For many parents, then, homeschooling is a new phenomenon, and seems to be a truly revolutionary idea. After some well-educated parents who had lived abroad lobbied forcefully for it, homeschooling was legally established as a child’s and parent’s right in 2005.

Under the new law, parents have a right to educate their child at home, albeit only through primary school (grade 1 to 5). Legally binding conditions include a teacher-parent with at least a high school diploma, and a letter of support from a state-run Pedagogical-Psychological Advice Bureau. Teacher-parents must explain why they want to teach the child at home, and must demonstrate a satisfactory learning space (meaning suitable furniture, environment and space in the flat). The child must take official school exams at least twice a year.

The law offers freedom in education, but at the same time it shows the state’s desire to control this freedom as much as possible, by requiring that parents demonstrate cultural as well as financial capital. Both parents and children must undergo testing by a Pedagogical-Psychological Advice Bureau, which acts as the state’s gate-keeper and has sanctioning power. Some parents report they had to visit several Advice Bureaus in order to gain the necessary certificates.

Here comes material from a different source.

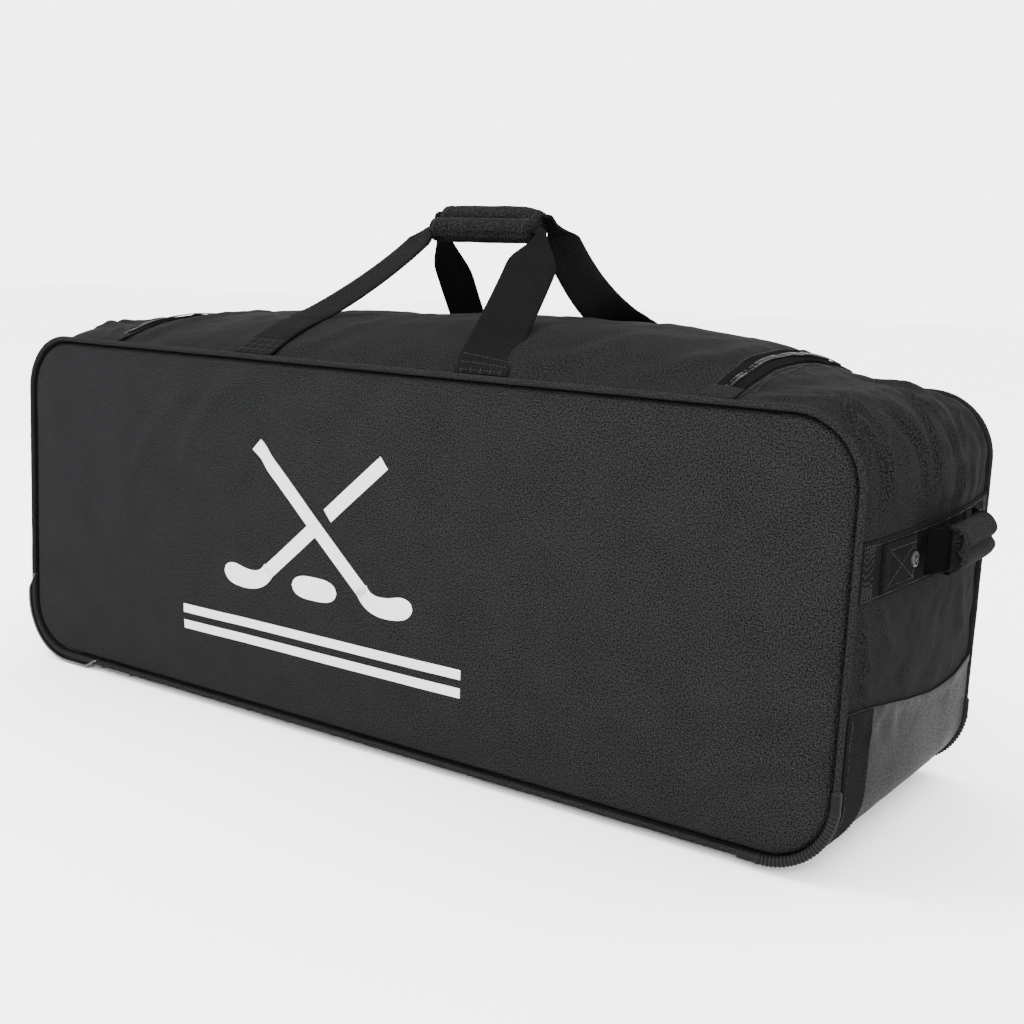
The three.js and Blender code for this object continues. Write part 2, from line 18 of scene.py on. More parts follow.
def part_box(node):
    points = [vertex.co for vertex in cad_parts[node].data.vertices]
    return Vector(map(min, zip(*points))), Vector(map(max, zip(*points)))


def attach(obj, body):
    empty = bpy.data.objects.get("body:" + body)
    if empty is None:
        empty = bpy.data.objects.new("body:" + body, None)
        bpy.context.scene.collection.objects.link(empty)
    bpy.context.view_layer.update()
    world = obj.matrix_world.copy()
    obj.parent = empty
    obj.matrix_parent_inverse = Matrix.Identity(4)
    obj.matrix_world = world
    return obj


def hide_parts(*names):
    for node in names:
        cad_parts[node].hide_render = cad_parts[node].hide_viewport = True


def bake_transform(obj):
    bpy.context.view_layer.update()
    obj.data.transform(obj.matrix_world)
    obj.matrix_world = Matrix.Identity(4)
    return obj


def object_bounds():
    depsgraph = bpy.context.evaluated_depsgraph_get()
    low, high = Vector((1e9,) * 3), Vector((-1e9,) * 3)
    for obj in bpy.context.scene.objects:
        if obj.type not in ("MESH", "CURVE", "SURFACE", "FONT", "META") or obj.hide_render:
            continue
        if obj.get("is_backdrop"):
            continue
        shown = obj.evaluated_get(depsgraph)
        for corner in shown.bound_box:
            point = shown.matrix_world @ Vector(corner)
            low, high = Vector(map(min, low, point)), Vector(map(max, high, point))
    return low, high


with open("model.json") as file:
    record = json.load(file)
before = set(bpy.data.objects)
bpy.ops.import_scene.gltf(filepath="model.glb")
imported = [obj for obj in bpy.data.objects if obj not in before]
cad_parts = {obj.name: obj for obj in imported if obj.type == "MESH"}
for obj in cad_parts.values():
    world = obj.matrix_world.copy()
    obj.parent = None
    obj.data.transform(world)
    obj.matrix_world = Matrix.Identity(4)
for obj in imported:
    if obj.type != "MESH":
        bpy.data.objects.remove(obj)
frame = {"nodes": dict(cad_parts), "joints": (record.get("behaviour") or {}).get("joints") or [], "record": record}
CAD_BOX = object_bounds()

Why did the Czech state make the Advice Bureaus – whose key function has been to prevent exclusion from mainstream schooling – an arbiter of homeschooling? Many officials, being of a conservative bent, do not support the idea of homeschool exclusion, and reject applicants on the basis of individual attributes while overlooking systemic factors, particularly access to economic resources. Unlike schools, which are allocated a set amount of public money for each child enrolled (including homeschooling children, whom they examine twice a year), homeschooling parents get no financial support from the state to provide books, furniture, learning materials or subsidized food. Homeschooling, often linked with part-time (or no) income of one or both parents, can be practiced only by those who can afford it.

The concept of exclusion in education is politically and culturally very sensitive in the Czech context. In the past, homeschooling was portrayed as exclusive for two fairly different reasons. On the one hand, there was the experience of Czech nobility and oligarchy, who could afford private tuition – a type of exclusivity portrayed after the revolution as an unfair privilege of the rich. Members of this social class were dispersed after the communist takeover in 1947. The new regime argued there was no need for homeschooling under communism, since free quality education was provided for all.

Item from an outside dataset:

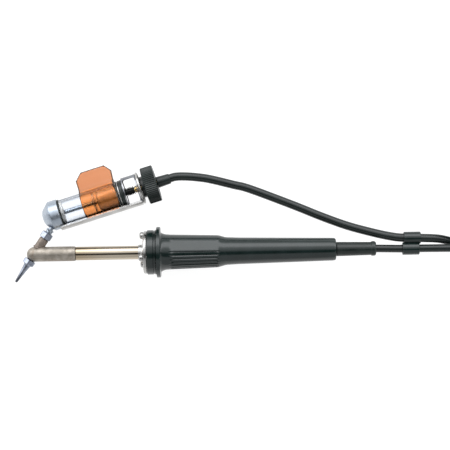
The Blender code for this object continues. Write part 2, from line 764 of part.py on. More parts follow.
def hose_route():
    """From inside the knob, over the handle, through the clip and down into the lower coil."""
    along = (math.cos(CONTAINER_ANGLE), math.sin(CONTAINER_ANGLE))
    start = [
        (CONTAINER_AT[0] + s * MM * along[0], CONTAINER_AT[1] + s * MM * along[1], FLANGE_R)
        for s in (78.4, 84)
    ]
    free = [
        (21.1, 52.6, 17.0),
        (32.2, 51.4, 16.0),
        (40.6, 49.6, 15.3),
        (53.3, 46.3, 14.0),
        (64.7, 43.2, 13.1),
        (95.3, 31.2, 11.6),
        (114.1, 23.3, 11.4),
        (132.8, 16.2, 12.2),
        (151.6, 10.8, 14.2),
        (163.0, 8.2, 15.7),
        (170.0, 7.25, 16.2),
        (184.0, 6.75, 16.2),
        (197.0, 5.9, 13.4),
        (210.0, 2.8, 8.6),
        (221.0, -0.2, 5.8),
        (231.2, -1.0, 4.85),
    ]
    return start + [(x * MM, y * MM, z * MM) for x, y, z in free]


def cable_route():
    """From the clamp in the handle, through the boot and clip, sagging a little to the upper coil."""
    free = [
        (106.0, 0, 17.75),
        (124.0, 0, 17.75),
        (151.9, -0.05, 17.7),
        (162.0, -0.3, 17.0),
        (169.5, -0.5, 16.1),
        (184.0, -0.5, 15.8),
        (196.0, -0.6, 15.3),
        (210.0, -0.7, 15.6),
        (222.0, -0.7, 16.3),
        (231.2, -0.7, 16.9),
    ]
    return [(x * MM, y * MM, z * MM) for x, y, z in free]


def coil_ring(name, low, high, look):
    outline = tube(COIL_OUTER_R, COIL_INNER_R, low, high)
    centre = axis_empty(f"{name}_axis", in_world(COIL_X, COIL_Y, 0), 0)
    centre.matrix_world = Matrix.Translation(in_world(COIL_X, COIL_Y, 0))
    turned(name, outline, centre, look, sides=40)


def make_cords():
    cord("vacuum_hose", [in_world(*p) for p in hose_route()], HOSE_R, "dark cord", resolution=3)
    cord("power_cable", [in_world(*p) for p in cable_route()], CABLE_R, "dark cord", resolution=2)
    coil_ring("hose_coil", COIL_LIFT, COIL_LIFT + HOSE_COIL_H, "dark cord")
    cable_low = COIL_LIFT + HOSE_COIL_H + CLEAR
    coil_ring("cable_coil", cable_low, cable_low + CABLE_COIL_H, "dark cord")


def lying_empty(name, at, direction):
    """An empty whose Z axis lies level along a direction."""
    return axis_empty(name, at, math.atan2(direction[1], direction[0]))


def make_hose_end():
    """The hose's free end, laid round the lower coil, and its push-on coupling."""
    near = COIL_OUTER_R + HOSE_R + 0.6 * MM
    far = COUPLING_LINE_R
    route = [
        on_coil(-38, near, 6.4 * MM),
        on_coil(-26, near + 0.6 * MM, 5.3 * MM),
        on_coil(-13, near + 1.6 * MM, 5.2 * MM),
        on_coil(0, far, 5.3 * MM),
    ]
    cord("hose_tail", route, HOSE_R, "dark cord", resolution=3, step=8 * MM)
    axis = lying_empty("coupling_axis", on_coil(0, far, 5.3 * MM), (0, 1))
    start = 2 * CLEAR
    outline = [
        (2.0 * MM, start),
        (3.9 * MM, start),
        (4.2 * MM, 9 * MM),
        (COUPLING_R, 9.6 * MM),
        (COUPLING_R, 15 * MM),
        (3.4 * MM, 15.6 * MM),
        (2.9 * MM, COUPLING_LENGTH),
        (2.0 * MM, COUPLING_LENGTH),
    ]
    turned("hose_coupling", outline, axis, "drawn metal", sides=20)


def make_plug():
    """The cable's free end, laid on the upper coil, and its round plug with a locking ring."""
    top = COIL_LIFT + HOSE_COIL_H + CLEAR + CABLE_COIL_H
    low = top + CABLE_R + CLEAR
    plug_height = top + 9.2 * MM + CLEAR
    route = [
        on_coil(-84, 40.0 * MM, low),
        on_coil(-70, 39.0 * MM, low),
        on_coil(-56, 37.0 * MM, low + 0.5 * MM),
        on_coil(-40, 34.3 * MM, low + 2.8 * MM),
        on_coil(-26, 32.4 * MM, low + 5.4 * MM),
        on_coil(-13, 31.4 * MM, plug_height - 0.1 * MM),
        on_coil(0, PLUG_LINE_R, plug_height),
    ]
    cord("cable_tail", route, CABLE_R, "dark cord", step=8 * MM)
    axis = lying_empty("plug_axis", on_coil(0, PLUG_LINE_R, plug_height), (0, 1))
    start = 2 * CLEAR
    body = [
        (0, start),
        (3.8 * MM, start),
        (4.6 * MM, 10 * MM),
        (PLUG_R, 14 * MM),
        (PLUG_R, 27 * MM),
        (PLUG_NECK_R, 27.4 * MM),
        (PLUG_NECK_R, PLUG_LENGTH),
        (PLUG_SOCKET_R, PLUG_LENGTH),
        (PLUG_SOCKET_R, PLUG_SOCKET_END),
        (0, PLUG_SOCKET_END),
    ]
    turned("plug_body", body, axis, "black plastic", sides=24)
    ring = tube(PLUG_R + 0.5 * MM, PLUG_NECK_R + CLEAR, 27.8 * MM, 37.4 * MM)
    turned("plug_ring", ring, axis, "drawn metal", sides=32, reshape=ring_grooves)
    insert = [
        (0, PLUG_SOCKET_END + CLEAR),
        (PLUG_SOCKET_R - CLEAR, PLUG_SOCKET_END + CLEAR),
        (PLUG_SOCKET_R - CLEAR, PLUG_LENGTH - 3.5 * MM),
        (0, PLUG_LENGTH - 3.5 * MM),
    ]
    turned("plug_insert", insert, axis, "black plastic", sides=20)


def ring_grooves(angle, radius, z):
    """Grip grooves round the plug's ring."""
    tooth = round(angle / (math.tau / 32)) % 2
    return radius - 0.35 * MM if radius > PLUG_R and tooth else radius


def make_clip():
    """Two rings in one piece, set a little apart along the cords."""
    hose_at = in_world(CLIP_AT + CLIP_SHIFT, 7.0 * MM, 16.2 * MM)
    cable_at = in_world(CLIP_AT, -0.5 * MM, 15.95 * MM)
    hose_axis = axis_empty("clip_hose_axis", hose_at, 0)
    cable_axis = axis_empty("clip_cable_axis", cable_at, 0)
    half = CLIP_LENGTH / 2
    clip = turned("cord_clip", rod(4.3 * MM, -half, half), hose_axis, "black plastic", sides=24)
    lower = turned("clip_lower_ring", rod(4.45 * MM, -half, half), cable_axis, sides=24)
    use_tool(clip, lower, "UNION")
    bore(clip, HOSE_R + 0.45 * MM, -2 * half, 2 * half, hose_axis)
    bore(clip, CABLE_R + 0.45 * MM, -2 * half, 2 * half, cable_axis)


def make_ties():
    """Hook-and-loop straps round both coils, each a flat band bent to a rectangle."""
    top = COIL_LIFT + HOSE_COIL_H + CLEAR + CABLE_COIL_H + CLEAR
    bottom = COIL_LIFT - CLEAR
    outer_r = COIL_OUTER_R + CLEAR
    inner = [(TIE_INNER_R, bottom), (outer_r, bottom), (outer_r, top), (TIE_INNER_R, top)]
    grow = TIE_THICK
    outer = [
        (TIE_INNER_R - grow, bottom - grow),
        (outer_r + grow, bottom - grow),
        (outer_r + grow, top + grow),
        (TIE_INNER_R - grow, top + grow),
    ]
    for number, angle in enumerate(TIE_ANGLES, 1):
        out = Vector((math.cos(angle), math.sin(angle), 0))
        along = Vector((math.sin(angle), -math.cos(angle), 0))
        empty = axis_empty(f"tie_axis_{number}", (0, 0, 0), 0)
        turn = Matrix((out, (0, 0, 1), along)).transposed().to_4x4()
        empty.matrix_world = Matrix.Translation(in_world(COIL_X, COIL_Y, 0)) @ turn
        half = TIE_WIDTH / 2
        framed_prism(f"coil_tie_{number}", outer, inner, -half, half, empty, "black rubber")


def main():
    clear_scene()
    handle = axis_empty("handle_axis", in_world(0, 0, FLANGE_R), 0)
    nozzle_axis = axis_empty("nozzle_axis", in_world(NOZZLE_CROSSING, 0, FLANGE_R), NOZZLE_ANGLE)
    container = axis_empty("container_axis", in_world(*CONTAINER_AT, FLANGE_R), CONTAINER_ANGLE)
    make_handle(handle)
    make_handle_inside(handle)
    make_strain_relief(handle)
    make_barrel(handle)
    make_head(handle, nozzle_axis)
    make_nozzle(nozzle_axis)
    make_container_front(container, nozzle_axis)
    make_container_inside(container)
    make_shield(container)
    make_rail(container)
    make_container_back(container)
    make_spring(container)
    make_knob(container)
    make_cords()
    make_hose_end()
    make_plug()
    make_clip()
    make_ties()


main()
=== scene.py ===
"""The finished look of the vacuum desoldering iron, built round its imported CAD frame."""

import json
import math

import bmesh
import bpy
from mathutils import Matrix, Vector


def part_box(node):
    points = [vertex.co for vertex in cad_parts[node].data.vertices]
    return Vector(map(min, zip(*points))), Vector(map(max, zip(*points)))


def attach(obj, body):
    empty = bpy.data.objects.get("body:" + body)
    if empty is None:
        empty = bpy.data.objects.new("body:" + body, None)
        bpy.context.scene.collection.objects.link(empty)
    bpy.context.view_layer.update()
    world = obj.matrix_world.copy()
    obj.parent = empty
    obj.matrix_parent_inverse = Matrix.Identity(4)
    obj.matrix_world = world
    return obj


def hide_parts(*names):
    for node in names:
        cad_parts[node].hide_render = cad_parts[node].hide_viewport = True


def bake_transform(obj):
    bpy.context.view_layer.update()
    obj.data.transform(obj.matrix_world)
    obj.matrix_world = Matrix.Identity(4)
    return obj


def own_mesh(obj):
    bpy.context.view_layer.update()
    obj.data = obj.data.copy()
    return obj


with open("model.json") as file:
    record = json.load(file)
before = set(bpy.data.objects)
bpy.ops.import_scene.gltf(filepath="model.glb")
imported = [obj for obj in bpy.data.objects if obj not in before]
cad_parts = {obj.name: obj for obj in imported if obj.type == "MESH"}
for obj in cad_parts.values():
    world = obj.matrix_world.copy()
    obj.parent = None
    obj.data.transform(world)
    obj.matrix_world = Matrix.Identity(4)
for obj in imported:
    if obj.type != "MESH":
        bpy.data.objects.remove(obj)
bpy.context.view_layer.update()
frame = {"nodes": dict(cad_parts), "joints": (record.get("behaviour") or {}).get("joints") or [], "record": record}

MM = 0.001
NODE_BODY = {n: body for body, names in frame["record"]["behaviour"]["bodies"].items() for n in names}
JOINTS = {joint["name"]: joint for joint in frame["joints"]}
LOOKS = {}
SHARP = math.radians(34)


# Axes, all read from the frame


def axis_matrix(at, direction):
    """Local Z along a level direction, local X level and to its left, local Y up."""
    along = Vector(direction).normalized()
    across = Vector((-along.y, along.x, 0))
    turn = Matrix((across, (0, 0, 1), along)).transposed().to_4x4()
    return Matrix.Translation(at) @ turn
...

On the other hand, under communism, exclusivity and homeschooling took on a very different meaning. Since schooling after the revolution stressed uniformity and universality, there was no space for difference. Children with “non-conforming” abilities, either physical or mental, struggled to find a place in mainstream education. Special schools were established for those labeled “different” – including whole ethnic groups, such as the Roma. If these special schools did not suffice, the child was to be educated at home. Those who had to be homeschooled under the communist regime were subject to pity, as unfit for inclusion in a healthy society.

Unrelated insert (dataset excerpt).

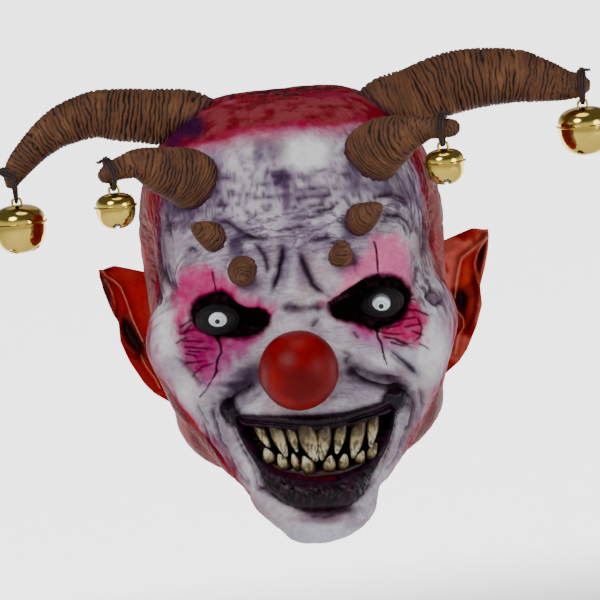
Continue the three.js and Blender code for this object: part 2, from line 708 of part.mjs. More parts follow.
function bellSolid(horn) {
  const { radius, height, bowl } = bellSizes(horn);
  const outer = cupProfile(radius, height, bowl, [-1, -0.9, -0.55, 0, 0.55, 0.9, 1]);
  const rim = [
    new THREE.Vector2(radius + BELL_RIM, -BELL_RIM / 2),
    new THREE.Vector2(radius + BELL_RIM, BELL_RIM / 2),
  ];
  const rimRoots = [new THREE.Vector2(radius, -BELL_RIM / 2), new THREE.Vector2(radius, BELL_RIM / 2)];
  outer.splice(3, 1, rimRoots[0], ...rim, rimRoots[1]);
  const inner = cupProfile(radius - BELL_WALL, height - BELL_WALL, bowl - BELL_WALL, [-1, -0.85, 0, 0.85, 1]);
  const outside = solidOf(new THREE.LatheGeometry(outer, 12).rotateX(Math.PI / 2));
  const inside = solidOf(new THREE.LatheGeometry(inner, 12).rotateX(Math.PI / 2));
  let solid = outside.subtract(inside);
  const holeAt = radius * 0.6;
  for (const turn of [0, 90]) {
    const slot = new THREE.BoxGeometry(2 * holeAt, BELL_SLOT, bowl);
    slot.translate(0, 0, -bowl).rotateZ(radians(turn + horn.turn));
    solid = solid.subtract(solidOf(slot));
    for (const end of [-1, 1]) {
      const hole = new THREE.CylinderGeometry(BELL_HOLE / 2, BELL_HOLE / 2, bowl * 0.9, 8);
      hole.rotateX(Math.PI / 2).translate(end * holeAt, 0, -bowl * 0.85);
      hole.rotateZ(radians(turn + horn.turn));
      solid = solid.subtract(solidOf(hole));
    }
  }
  const foot = height - BELL_WALL * 0.6;
  const wire = tubeAlong(
    [
      new THREE.Vector3(-EYE_HALF_WIDTH, 0, foot),
      new THREE.Vector3(-EYE_HALF_WIDTH, 0, height + EYE_RISE * 0.5),
      new THREE.Vector3(-EYE_HALF_WIDTH * 0.7, 0, height + EYE_RISE * 0.87),
      new THREE.Vector3(0, 0, height + EYE_RISE),
      new THREE.Vector3(EYE_HALF_WIDTH * 0.7, 0, height + EYE_RISE * 0.87),
      new THREE.Vector3(EYE_HALF_WIDTH, 0, height + EYE_RISE * 0.5),
      new THREE.Vector3(EYE_HALF_WIDTH, 0, foot),
    ],
    EYE_WIRE / 2,
    5,
    8,
  );
  return solid.add(wire);
}

// The tie's middle, and the flat stretch under it that the bell's eye hangs on
function tieOf(horn) {
  const section = hornSections(horn)[horn.tieRow];
  const level = new THREE.Vector3(section.axis.x, section.axis.y, 0).normalize();
  const across = new THREE.Vector3().crossVectors(new THREE.Vector3(0, 0, 1), level);
  const steepness = Math.max(Math.hypot(section.axis.x, section.axis.y), 0.55);
  const depth = section.radius / steepness + EYE_WIRE + 2 * CORD_CLEARANCE + SWING_ROOM + CORD / 2;
  const pivot = section.centre.clone().add(new THREE.Vector3(0, 0, -depth));
  return { section, across, depth, pivot };
}

function tieSolid(horn) {
  const { section, across, depth } = tieOf(horn);
  const cordRadius = CORD / 2;
  const round = (section.radius + cordRadius + CORD_CLEARANCE) * 1.05;
  const side = new THREE.Vector3().crossVectors(section.axis, new THREE.Vector3(0, 0, 1)).normalize();
  const upward = new THREE.Vector3().crossVectors(side, section.axis).normalize();
  const over = ringAt(section.centre, section.axis, round, 12).slice(0, 7);
  const at = (sideways, down) =>
    section.centre.clone().addScaledVector(side, sideways).add(new THREE.Vector3(0, 0, -down));
  const under = [
    at(-round, depth * 0.4),
    at(-round * 0.72, depth * 0.82),
    at(-TIE_FLAT, depth),
    at(TIE_FLAT, depth),
    at(round * 0.72, depth * 0.82),
    at(round, depth * 0.4),
  ];
  const loop = closedTube([...over, ...under], cordRadius, 5);
  const knotAt = section.centre.clone().addScaledVector(upward, round + KNOT_RADIUS * 0.4);
  const knot = solidOf(new THREE.SphereGeometry(KNOT_RADIUS, 6, 4).translate(...knotAt.toArray()));
  let solid = loop.add(knot);
  for (const spread of [-0.45, 0.45]) {
    const way = section.axis.clone().addScaledVector(upward, 0.5).addScaledVector(side, spread).normalize();
    const tailEnd = knotAt.clone().addScaledVector(way, TAIL_LENGTH);
    const tail = tubeAlong([knotAt, tailEnd], cordRadius * 0.8, 4, 1);
    solid = solid.add(tail);
  }
  return solid;
}

const mask = new THREE.Group();
const head = new THREE.Group();
mask.add(head);

const seatCutter = filledHead(SEAT_GAP);

function addHead() {
  const hollow = filledHead(-SKIN_WALL);
  let skin = hollowHead();
  for (const side of [-1, 1]) skin = skin.add(earSolid(side).subtract(hollow));
  for (const side of [-1, 1]) skin = skin.subtract(sightHole(side));
  head.add(meshOf("mask_skin", skin, LATEX_WHITE));
}

function addNose() {
  const ball = sphereSolid(NOSE_RADIUS, 18, 12);
  const start = new THREE.Vector3(NOSE_X, 0, NOSE_Z);
  const reach = reachAlong({ start, direction: new THREE.Vector3(0, -1, 0) }, 0);
  const centreY = -reach - NOSE_PROUD + NOSE_RADIUS;
  head.add(meshOf("nose_ball", ball.translate(NOSE_X, centreY, NOSE_Z).subtract(seatCutter), NOSE_RED));
}

function addEyes() {
  for (const [place, side] of [["left", -1], ["right", 1]]) {
    const start = new THREE.Vector3((side * EYE_SPACING) / 2, 0, 0);
    const reach = reachAlong({ start, direction: new THREE.Vector3(0, -1, 0) }, 0);
    const shape = [EYE_WIDTH / EYE_DEPTH, 1, EYE_HEIGHT / EYE_DEPTH];
    const eye = sphereSolid(EYE_DEPTH / 2, 14, 9).scale(shape).translate(start.x, -reach - EYE_PROUD + EYE_DEPTH / 2, 0);
    head.add(meshOf(`eye_${place}`, eye.subtract(seatCutter), EYE_GLOSS));
  }
}

function addTeeth() {
  const upperGum = (across) => MOUTH_TOP - UPPER_GUM_DROP + MOUTH_CORNER_LIFT * across * across;
  const lowerGum = (across) =>
    MOUTH_TOP - MOUTH_HEIGHT + LOWER_GUM_RISE + (MOUTH_HEIGHT * 0.3 + MOUTH_CORNER_LIFT) * across * across;
  const upper = teethSolid(UPPER_TEETH, upperGum, TOOTH_LENGTH, true).subtract(seatCutter);
  const lower = teethSolid(LOWER_TEETH, lowerGum, LOWER_TOOTH_LENGTH, false).subtract(seatCutter);
  head.add(meshOf("teeth_upper", largestBody(upper), TOOTH_IVORY));
  head.add(meshOf("teeth_lower", largestBody(lower), TOOTH_IVORY));
}

function addHorns() {
  for (const horn of HORNS) {
    const solid = hornSolid(hornSections(horn), horn.large ? 13 : 11).subtract(seatCutter);
    head.add(meshOf(`horn_${horn.place}`, solid, HORN_BROWN));
    head.add(meshOf(`tie_${horn.place}`, tieSolid(horn), CORD_DARK));
  }
  for (const spike of SPIKES) {
    head.add(meshOf(`spike_${spike.place}`, spikeSolid(spike).subtract(seatCutter), HORN_BROWN));
  }
}

function addBells() {
  for (const horn of HORNS) {
    const { radius, bowl, pivotAbove } = bellSizes(horn);
    const { across, pivot } = tieOf(horn);
    const hanging = new THREE.Group();
    hanging.position.copy(pivot);
    hanging.rotation.z = Math.atan2(across.y, across.x) - Math.PI / 2;
    const bell = meshOf(`bell_${horn.place}`, bellSolid(horn), BELL_GOLD);
    bell.position.z = -pivotAbove;
    const pelletRadius = radius * PELLET_SHARE;
    const pellet = meshOf(`pellet_${horn.place}`, sphereSolid(pelletRadius, 8, 5), PELLET_STEEL);
    pellet.position.z = -pivotAbove - bowl + BELL_WALL + pelletRadius + SEAT_GAP;
    hanging.add(bell, pellet);
    head.add(hanging);
  }
}

addHead();
addNose();
addEyes();
addTeeth();
addHorns();
addBells();

// The crown's inside is the part's origin
const crown = skinPoint(0, { crown: 0 }, -SKIN_WALL);
head.position.set(0, -crown.y, -crown.z);

export default mask;
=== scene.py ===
"""Horned jester mask: the finished look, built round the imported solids.

Lengths in the tables are millimetres above or beside the eye line, and places on the painted face are given on the
painter's sheet: the face as seen from the front, 600 units wide. Everything is turned into metres in the row frame.
"""

import logging
import math
from dataclasses import dataclass
from enum import Enum
from typing import Callable, Iterable, Sequence

import bmesh
import bpy
import numpy as np
from mathutils import Matrix, Vector


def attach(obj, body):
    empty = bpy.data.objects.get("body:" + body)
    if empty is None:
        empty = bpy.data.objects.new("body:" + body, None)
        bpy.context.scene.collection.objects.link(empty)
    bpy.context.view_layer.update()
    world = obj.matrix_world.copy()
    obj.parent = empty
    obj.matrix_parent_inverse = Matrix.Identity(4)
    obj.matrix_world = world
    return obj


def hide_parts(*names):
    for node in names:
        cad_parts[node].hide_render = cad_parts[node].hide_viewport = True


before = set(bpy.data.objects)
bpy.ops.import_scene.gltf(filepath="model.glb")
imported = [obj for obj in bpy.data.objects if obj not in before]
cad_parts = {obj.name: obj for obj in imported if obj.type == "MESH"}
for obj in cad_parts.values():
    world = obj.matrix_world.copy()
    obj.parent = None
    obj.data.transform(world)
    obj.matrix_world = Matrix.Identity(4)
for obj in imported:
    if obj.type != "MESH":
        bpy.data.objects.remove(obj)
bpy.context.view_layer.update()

logging.basicConfig(level=logging.INFO, format="%(message)s")
log = logging.getLogger("jester_mask")

Array = np.ndarray
Point2 = tuple[float, float]
Point3 = tuple[float, float, float]
Faces = list[list[int]]
Socket = bpy.types.NodeSocket

# The head's width, depth and height, and the place of the row frame's origin, from the middle of the eye line
HEAD = np.array((216.0, 240.0, 306.0))
CROWN_SEAT = np.array((0.0, 7.92, 141.39))
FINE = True


def to_row(points: Array) -> Array:
    """Turn millimetres from the eye line into metres in the row frame."""
    return (np.asarray(points, dtype=float) - CROWN_SEAT) / 1000.0


def unit(vectors: Array) -> Array:
    """Scale vectors to length one."""
    size = np.linalg.norm(vectors, axis=-1, keepdims=True)
    return vectors / np.maximum(size, 1e-9)


def ease(value: Array, low: float, high: float) -> Array:
    """Rise smoothly from 0 at low to 1 at high."""
    share = np.clip((np.asarray(value, dtype=float) - low) / (high - low), 0.0, 1.0)
    return share * share * (3.0 - 2.0 * share)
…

Currently, the minister of education has dismissed any possibility of legalizing homeschooling after the elementary grades. His standpoint illustrates the ambivalence that homeschooling still provokes among the Czech public. Although de-centralization and liberalization of the country provided legal as well as social grounds for homeschooling as a viable alternative, its binding conditions mean that in practice it is highly selective. While the law provides some space for alternatives, its roots are firmly embedded in the state, thereby camouflaging its selectivity. Much as it did during the communist era, exclusion still evokes a loss of state control, which is still regarded as undesirable. As such, we are left with a paradox: The state opens up an inclusive schooling policy in the form of the homeschool, yet simultaneously the control mechanisms which regulate homeschooling turn it into an exclusive niche.